How does a team win?
Each match is worth one point, with the matches ending in a draw are worth 1/2 point for each team. The first team to reach 14 1/2 points is crowned the RYDER CUP CHAMPION! Interesting enough if the matches end in a 14-14 draw, the team who is the current Ryder Cup champion retains the cup. Technically the match is considered a draw and no one is termed the “winner” which makes sense as to why the Ryder Cup stays with the previous team.

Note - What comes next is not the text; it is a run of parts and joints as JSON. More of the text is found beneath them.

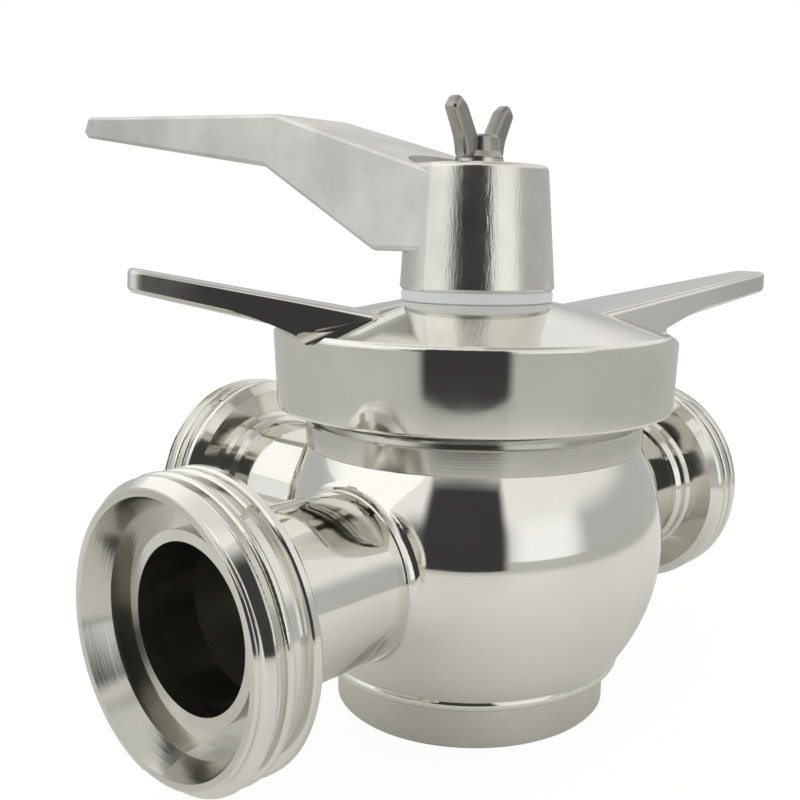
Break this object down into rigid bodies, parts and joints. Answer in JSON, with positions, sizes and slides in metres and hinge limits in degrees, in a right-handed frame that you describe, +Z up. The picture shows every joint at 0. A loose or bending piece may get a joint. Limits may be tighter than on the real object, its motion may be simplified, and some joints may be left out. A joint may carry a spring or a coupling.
{
  "type": "three way valve",
  "caption": "Sanitary stainless three way plug valve with a cranked lever, a wing bolt, an armed cap nut and round-thread male unions in a T.",
  "frame": {"origin": "on the stem axis at the underside of the foot", "axes": "+Z up along the stem; the run goes along X, front port at -X; the branch leaves at +Y"},
  "size_m": [0.1966, 0.2441, 0.1643],
  "materials": {
    "polished_steel": "polished",
    "satin_steel": "satin",
    "turned_steel": "turned",
    "cast_steel": "satin",
    "white_ptfe": "satin",
    "black_rubber": "matte"
  },
  "bodies": {
    "valve_body": {"body_shell": "polished_steel", "neck_ring": "satin_steel", "foot_ring": "satin_steel", "foot_plate": "satin_steel", "front_tube": "polished_steel", "rear_tube": "polished_steel", "branch_tube": "polished_steel", "front_union": "polished_steel", "rear_union": "polished_steel", "branch_union": "polished_steel", "body_gasket": "black_rubber"},
    "gland": {"gland_ring": "turned_steel", "packing_ring": "white_ptfe"},
    "cap_nut": {"cap_nut": "polished_steel"},
    "rotor": {"plug": "turned_steel", "lower_stem_seal": "black_rubber", "upper_stem_seal": "black_rubber", "lever_handle": "cast_steel", "handle_washer": "white_ptfe"},
    "bolt_washer": {"lock_washer": "turned_steel"},
    "wing_bolt": {"wing_bolt": "cast_steel"}
  },
  "joints": [
    {"name": "cap_rise", "type": "slide", "parent": "valve_body", "child": "gland", "axis": [0, 0, 1], "range_m": [0, 0.0106]},
    {"name": "cap_turn", "type": "hinge", "parent": "gland", "child": "cap_nut", "pos_m": [0, 0, 0.09], "axis": [0, 0, 1], "range_deg": [0, 900]},
    {"name": "handle_turn", "type": "hinge", "parent": "gland", "child": "rotor", "pos_m": [0, 0, 0.125], "axis": [0, 0, 1], "continuous": true},
    {"name": "bolt_rise", "type": "slide", "parent": "rotor", "child": "bolt_washer", "axis": [0, 0, 1], "range_m": [0, 0.01252]},
    {"name": "bolt_turn", "type": "hinge", "parent": "bolt_washer", "child": "wing_bolt", "pos_m": [0, 0, 0.146], "axis": [0, 0, 1], "range_deg": [0, 3600]}
  ],
  "couplings": [
    {"joint": "cap_rise", "follows": "cap_turn", "m_per_rad": 0.00067376},
    {"joint": "bolt_rise", "follows": "bolt_turn", "m_per_rad": 0.00019894}
  ]
}
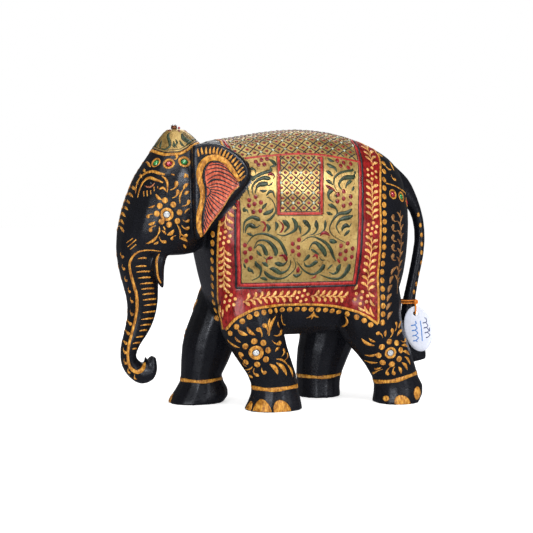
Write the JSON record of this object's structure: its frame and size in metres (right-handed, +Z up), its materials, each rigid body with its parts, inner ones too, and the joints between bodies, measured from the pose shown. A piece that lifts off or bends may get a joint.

This has happened twice over the Ryder Cup history:
- 1969 – United States retained the cup
- 1989 – Europe retain the cup
If you have ever wondered why you see many players not finishing their putts on some of the holes it’s because the other team “concerned” the hole or the stroke. Basically the other team has a “gimme” and is pretty much guaranteed to make the next shot, which is almost always a putt. The opponent picks up his ball, takes the score he would have made on the next stroke and moves to the next hole.
WE CAN’T WAIT
If you are anything like us at here at BreakfastBalls.Golf you LOVE the Ryder Cup and everything it represents. Team work, unity, competition, and FUN. We count down the days leading up to this event and we watch EVERY stroke until the new Ryder Cup Champion is crowned!